:: Data excerpt ::
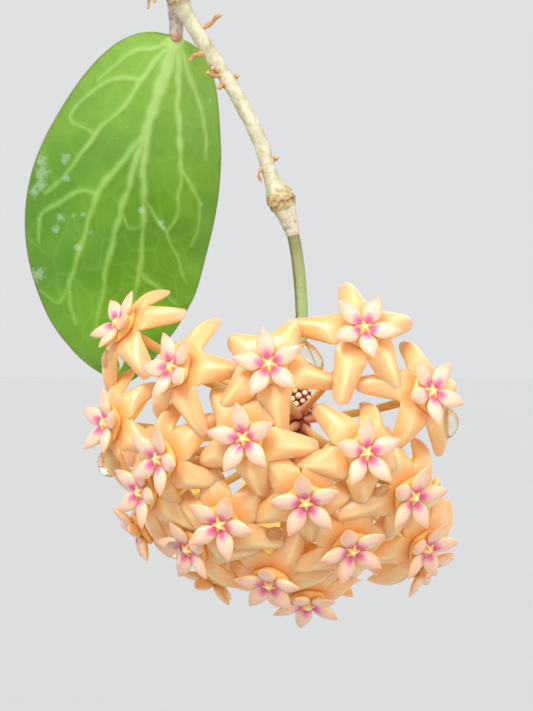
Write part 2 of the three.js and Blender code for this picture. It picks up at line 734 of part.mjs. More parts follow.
// The corona: five plump pointed lobes round a low middle, over the notches between the petals.
function coronaGeometry(flower) {
  const points = [flowerPoint(flower, 0, 0, 1.2), flowerPoint(flower, 0, 0, -CORONA_LIFT + GAP)];
  const faces = [];
  const notches = [];
  for (let k = 0; k < 5; k++) {
    notches.push(points.length);
    points.push(flowerPoint(flower, 1.5, rad(72 * k + 36), 0.1));
  }
  for (let k = 0; k < 5; k++) {
    const angle = rad(72 * k);
    const offset = (radius, side, up) => {
      points.push(flowerPoint(flower, Math.hypot(radius, side), angle + Math.atan2(side, radius), up));
      return points.length - 1;
    };
    const tip = offset(CORONA_RADIUS, 0, 1);
    const [rightIn, rightOut] = [offset(2.5, -1.1, 0.25), offset(4.1, -1.2, 0.45)];
    const [leftIn, leftOut] = [offset(2.5, 1.1, 0.25), offset(4.1, 1.2, 0.45)];
    const [crestIn, crestOut] = [offset(2.5, 0, 0.95), offset(4.1, 0, 1.1)];
    const edge = [notches[(k + 4) % 5], rightIn, rightOut, tip, leftOut, leftIn, notches[k]];
    const crests = [crestIn, crestIn, crestOut, crestOut, crestIn, crestIn];
    for (let i = 0; i < 6; i++) faces.push([edge[i], edge[i + 1], crests[i]], [edge[i + 1], edge[i], 1]);
    faces.push([0, edge[0], crestIn], [edge[6], 0, crestIn]);
    faces.push([rightOut, crestOut, crestIn], [crestIn, crestOut, leftOut]);
  }
  return closedMesh(points, faces);
}

function pedicelGeometry(flower) {
  const base = flower.centre.clone().addScaledVector(flower.axis, -CORONA_LIFT - 0.6);
  const start = RACHIS.clone().add(v3(0, 0, RACHIS_LENGTH * 0.36 * (flower.way.z + 0.15)));
  start.addScaledVector(flower.way, 1);
  const path = new THREE.CubicBezierCurve3(
    start,
    start.clone().addScaledVector(flower.way, FLOWER_REACH * 0.4),
    base.clone().addScaledVector(flower.axis, -FLOWER_REACH * 0.3),
    base,
  );
  return limb(path, (share) => PEDICEL_RADIUS + 0.3 * share ** 6, 3, 3);
}

// The rachis: the knobbly end of the flower stalk from which every pedicel springs.
function rachisGeometry() {
  const top = RACHIS.clone().add(v3(0, 0, RACHIS_TOP));
  const path = new THREE.LineCurve3(top, top.clone().add(v3(0, 0, -RACHIS_LENGTH)));
  return limb(path, (share) => 2.5 - 1.2 * Math.abs(share - 0.45) - 0.5 * share, 8, 5);
}

const flowers = flowerPlaces();
setPetals(flowers);
const umbel = fused([
  rachisGeometry(),
  ...flowers.map(pedicelGeometry),
  ...flowers.map(corollaGeometry),
]);
addNode("umbel", toGeometry(mainBody(umbel)), "petal");
flowers.forEach((flower, i) => {
  addNode("corona_" + String(i + 1).padStart(2, "0"), coronaGeometry(flower), "corona");
});

const peduncle = spline([
  [10.05, -48.75, -259],
  [11, -48.4, -262.5],
  [11.8, -48.2, -268],
  [12.3, -48, -275],
  [12.1, -48, -282],
  [12, -48, RACHIS.z + RACHIS_TOP + GAP],
]);
addNode("peduncle", limb(peduncle, (share) => PEDUNCLE_RADIUS + 0.5 * share ** 8, 7, 10), "peduncle");

addNode("main_vine", toGeometry(fused([vineLimb(mainVine), ...MAIN_ROOTS.map(mainRoot)])), "bark");
addNode("upright_vine", vineLimb(uprightVine), "bark");
addNode("back_vine", vineLimb(backVine), "bark");

// The rest of the leaves.
const LEAVES = {
  arch_left: { vine: mainVine, knot: 0, heading: 188, pitch: 18, droop: 40, length: 56, width: 31, roll: 6 },
  arch_right: { vine: mainVine, knot: 0, heading: 352, pitch: 14, droop: 46, length: 52, width: 29, roll: -8 },
  fall_left: { vine: mainVine, knot: 1, heading: 205, pitch: -8, droop: 42, length: 50, width: 28, roll: 22 },
  fall_right: { vine: mainVine, knot: 1, heading: 335, pitch: -4, droop: 44, length: 52, width: 29, roll: -22 },
  low_left: { vine: uprightVine, knot: 0, heading: 152, pitch: 20, droop: 44, length: 54, width: 30, roll: 4 },
  low_right: { vine: uprightVine, knot: 0, heading: 338, pitch: 30, droop: 46, length: 46, width: 27, roll: -4 },
  high_left: { vine: uprightVine, knot: 1, heading: 238, pitch: 26, droop: 36, length: 44, width: 25, roll: 6 },
  high_right: { vine: uprightVine, knot: 1, heading: 62, pitch: 28, droop: 38, length: 46, width: 26, roll: -4 },
  back_arch_left: { vine: backVine, knot: 0, heading: 112, pitch: 20, droop: 44, length: 50, width: 28, roll: 4 },
  back_arch_right: { vine: backVine, knot: 0, heading: 350, pitch: 16, droop: 46, length: 52, width: 29, roll: -6 },
  back_fall_left: { vine: backVine, knot: 1, heading: 124, pitch: -6, droop: 46, length: 46, width: 26, roll: 16 },
  back_fall_right: { vine: backVine, knot: 1, heading: 352, pitch: -10, droop: 40, length: 44, width: 25, roll: -16 },
};
for (const [name, leaf] of Object.entries(LEAVES)) addNode("leaf_" + name, toGeometry(leafSolid(leaf)), "leaf");
addNode("leaf_beside_flowers", toGeometry(hangingLeafSolid()), "leaf");

// The potting mix: it fills the pot, bark pieces stand out of its top, and the vines stand in plain holes.
function soilSolid() {
  const bottom = CLAY + GAP;
  const top = SOIL_Z - BASE_Z;
  const [wide, narrow] = [potInside(top) - 0.6, potInside(bottom) - 0.6];
  const body = new THREE.CylinderGeometry(wide, narrow, top - bottom, POT_SIDES);
  body.rotateX(Math.PI / 2);
  body.translate(0, 0, BASE_Z + (top + bottom) / 2);
  const draw = seededDraw(7);
  const chips = [];
  for (let i = 0; i < BARK_CHIPS; i++) {
    const angle = i * GOLDEN_ANGLE;
    const radius = 5 + 30 * Math.sqrt((i + 0.5) / BARK_CHIPS);
    const chip = new THREE.BoxGeometry(6 + 5 * draw(), 4 + 3 * draw(), 4);
    chip.rotateX(0.5 * (draw() - 0.5));
    chip.rotateY(0.5 * (draw() - 0.5));
    chip.rotateZ(draw() * 3);
    chip.translate(Math.cos(angle) * radius, Math.sin(angle) * radius, SOIL_Z - 0.6 + draw());
    chips.push(chip);
  }
  let soil = fused([body, ...chips]);
  for (const { path, radius } of [mainVine, uprightVine, backVine]) {
    const [foot, surface] = path.points;
    const hole = new THREE.LineCurve3(foot.clone().lerp(surface, -0.03), foot.clone().lerp(surface, 1.4));
    soil = soil.subtract(toSolid(rod(hole, 2 * (radius + STEM_HOLE_GAP), 8, 1)));
  }
  return mainBody(soil);
}

addNode("pot", toGeometry(potSolid()), "clay");
addNode("potting_mix", toGeometry(soilSolid()), "soil");
addNode("hook", hookGeometry(), "wire");
addNode("ferrule", toGeometry(ferruleSolid()), "wire");
HANGER_ANGLES.forEach((angle, i) => addNode("hanger_wire_" + (i + 1), hangerWire(angle), "wire"));

export default group;
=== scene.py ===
"""Looks of a potted hoya that hangs in a clay pot: flower ball, leaves, vines, pot, potting mix and hanger."""

import math
import random

import bpy
import numpy as np
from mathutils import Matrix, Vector, noise


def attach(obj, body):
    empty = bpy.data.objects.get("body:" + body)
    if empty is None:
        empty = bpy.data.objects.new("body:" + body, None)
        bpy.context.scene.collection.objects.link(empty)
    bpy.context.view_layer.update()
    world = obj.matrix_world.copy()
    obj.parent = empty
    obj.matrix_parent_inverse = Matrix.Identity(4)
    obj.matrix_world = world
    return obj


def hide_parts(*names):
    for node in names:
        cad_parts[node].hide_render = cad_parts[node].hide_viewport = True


bl_info = {
    "name": "Potted hoya",
    "version": (1, 0, 0),
    "blender": (4, 5, 0),
    "location": "3D View > Sidebar > Hoya",
    "description": "Builds the visible pieces of a hanging hoya round its packed frame",
    "category": "Object",
}

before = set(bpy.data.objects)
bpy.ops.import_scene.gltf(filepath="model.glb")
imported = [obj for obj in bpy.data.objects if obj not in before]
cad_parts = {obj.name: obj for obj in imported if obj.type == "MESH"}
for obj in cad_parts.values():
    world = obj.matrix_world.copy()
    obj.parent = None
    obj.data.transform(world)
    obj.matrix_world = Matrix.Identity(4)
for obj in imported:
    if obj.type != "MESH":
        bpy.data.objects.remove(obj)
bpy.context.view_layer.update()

MM = 0.001
GOLDEN_ANGLE = math.radians(137.508)
FIFTH, TENTH = 72, 36  # of a turn, in degrees

# Pot, mix and hanger, in millimetres
RIM_Z = -128.0
BASE_Z = -206.0
SOIL_Z = -145.0
POT_PROFILE = [
    (6, 0), (32.5, 0), (34, 1.5), (45.5, 59), (49.5, 61), (52, 76.8), (50.8, 78), (47.5, 78), (41, 55),
    (30, 4.5), (6, 4.5),
]
WIRE_HOLE_RADIUS = 2.2
WIRE_HOLE_Z = RIM_Z - 8
MIX_RADIUS = 42.0
MIX_FOOT_RADIUS = 29.6
MIX_FOOT_Z = BASE_Z + 4.9
STEM_PLACES = [(-6, -15), (-14, 15), (14, 12)]
CHIP_COUNT = 430
CHIP_REACH = 40.5
CHIP_LIMIT = 42.5
PERLITE_SHARE = 0.09
HANGER_ANGLES = (90, 210, 330)
HOOK_RADIUS = 1.3
HOOK_CURL = 10.3
WIRE_RADIUS = 1.0
WIRE_SPREAD = 2.05
FERRULE_TOP = -30.0
FERRULE_BOTTOM = -42.0
FERRULE_RADIUS = 4.2
FERRULE_LIP = 3.7
CRIMP_RADIUS = 3.75
CRIMPS_Z = (-33.5, -38.5)

# Vines: paths, plain radius, and knots with their radius
KNOT_SPREAD = 2.6
BARK_RING_STEP = 0.33
VINES = {
    "main_vine": {
        "path": [
            (-5, -13, -165), (-6, -15, -145), (-8, -21, -118), (-10, -34, -103), (-12, -50, -101),
            (-14, -64, -113), (-14, -69, -137), (-13, -67, -163), (-12, -62, -188), (-11, -55, -208),
            (-10, -51, -218.5), (-6, -50.2, -226), (-0.6, -50, -234.4), (4.3, -49.6, -243.4),
            (7, -49.2, -251.5), (8.8, -49, -255.6), (9.9, -48.8, -258.6),
        ],
        "radius": 1.35,
        "knots": [
            ((-10, -34, -103), 2.1), ((-13, -67, -163), 2.1), ((-10, -51, -218.5), 2.1), ((8.6, -49, -255.1), 2.5),
        ],
    },
    "upright_vine": {
        "path": [(-13, 13, -163), (-14, 15, -145), (-18, 20, -120), (-22, 25, -95), (-23, 27, -72)],
        "radius": 1.2,
        "knots": [((-19, 21, -112), 1.8), ((-22.5, 26, -88), 1.8)],
    },
    "back_vine": {
        "path": [
            (13, 10, -163), (14, 12, -145), (20, 18, -119), (32, 27, -107), (46, 38, -109), (55, 46, -125),
            (57, 48, -146), (56, 48, -163),
        ],
        "radius": 1.2,
        "knots": [((32, 27, -107), 1.8), ((57, 48, -143), 1.8)],
    },
}

# Aerial roots of the main vine: the height at which each starts, its next points from there, and its thickness
ROOTS = [
    (-225.2, [(1.3, -0.4, 0.6), (2.7, -0.8, 1.4), (3.6, -1, 2.4), (4.4, -1, 2.8)], 0.42, 0.34),
    (-228.8, [(-1.5, -0.8, -0.5), (-2.6, -1.2, -0.8), (-3.4, -1.4, -1.6)], 0.6, 0.34),
    (-233.2, [(-1.4, -0.8, 0.2), (-2.3, -1, 0.2), (-3.1, -1.2, 0.6)], 0.56, 0.4),
    (-233.0, [(-1.3, -1.1, 0.7), (-2.2, -1.5, 1.2)], 0.36, 0.3),
    (-234.4, [(-1.2, -0.6, -0.4), (-1.8, -0.8, -0.8)], 0.7, 0.45),
    (-233.9, [(1.1, -0.3, 0.5), (1.7, -0.4, 0.9)], 0.5, 0.36),
    (-248.8, [(1, -0.2, 0.7), (1.8, -0.4, 1.3)], 0.5, 0.38),
    (-249.2, [(-1.1, -0.7, -0.6), (-1.6, -0.9, -1.8), (-1.1, -1, -2.9)], 0.3, 0.24),
    (-218.2, [(-2, -1, 0.6), (-3.8, -1.6, 0.2), (-4.7, -1.7, -1.4), (-5, -1.7, -3.2)], 0.5, 0.26),
    (-218.4, [(-2.4, -1, 0.3), (-3.4, -1.6, -0.4), (-3.9, -1.8, -1.8)], 0.4, 0.26),
    (-150, [(-2.4, 0, -1), (-3, 0.6, -4)], 0.5, 0.3),
    (-182, [(2.2, -0.6, -1), (3, -1, -4)], 0.5, 0.3),
]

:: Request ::
The lines to quote run from the one containing "before = set(bpy.data.objects)" to the one containing "CRIMPS_Z = (-33.5, -38.5)". Quote them exactly, with both of those lines, and nothing else.

:: Written solution ::
before = set(bpy.data.objects)
bpy.ops.import_scene.gltf(filepath="model.glb")
imported = [obj for obj in bpy.data.objects if obj not in before]
cad_parts = {obj.name: obj for obj in imported if obj.type == "MESH"}
for obj in cad_parts.values():
    world = obj.matrix_world.copy()
    obj.parent = None
    obj.data.transform(world)
    obj.matrix_world = Matrix.Identity(4)
for obj in imported:
    if obj.type != "MESH":
        bpy.data.objects.remove(obj)
bpy.context.view_layer.update()

MM = 0.001
GOLDEN_ANGLE = math.radians(137.508)
FIFTH, TENTH = 72, 36  # of a turn, in degrees

# Pot, mix and hanger, in millimetres
RIM_Z = -128.0
BASE_Z = -206.0
SOIL_Z = -145.0
POT_PROFILE = [
    (6, 0), (32.5, 0), (34, 1.5), (45.5, 59), (49.5, 61), (52, 76.8), (50.8, 78), (47.5, 78), (41, 55),
    (30, 4.5), (6, 4.5),
]
WIRE_HOLE_RADIUS = 2.2
WIRE_HOLE_Z = RIM_Z - 8
MIX_RADIUS = 42.0
MIX_FOOT_RADIUS = 29.6
MIX_FOOT_Z = BASE_Z + 4.9
STEM_PLACES = [(-6, -15), (-14, 15), (14, 12)]
CHIP_COUNT = 430
CHIP_REACH = 40.5
CHIP_LIMIT = 42.5
PERLITE_SHARE = 0.09
HANGER_ANGLES = (90, 210, 330)
HOOK_RADIUS = 1.3
HOOK_CURL = 10.3
WIRE_RADIUS = 1.0
WIRE_SPREAD = 2.05
FERRULE_TOP = -30.0
FERRULE_BOTTOM = -42.0
FERRULE_RADIUS = 4.2
FERRULE_LIP = 3.7
CRIMP_RADIUS = 3.75
CRIMPS_Z = (-33.5, -38.5)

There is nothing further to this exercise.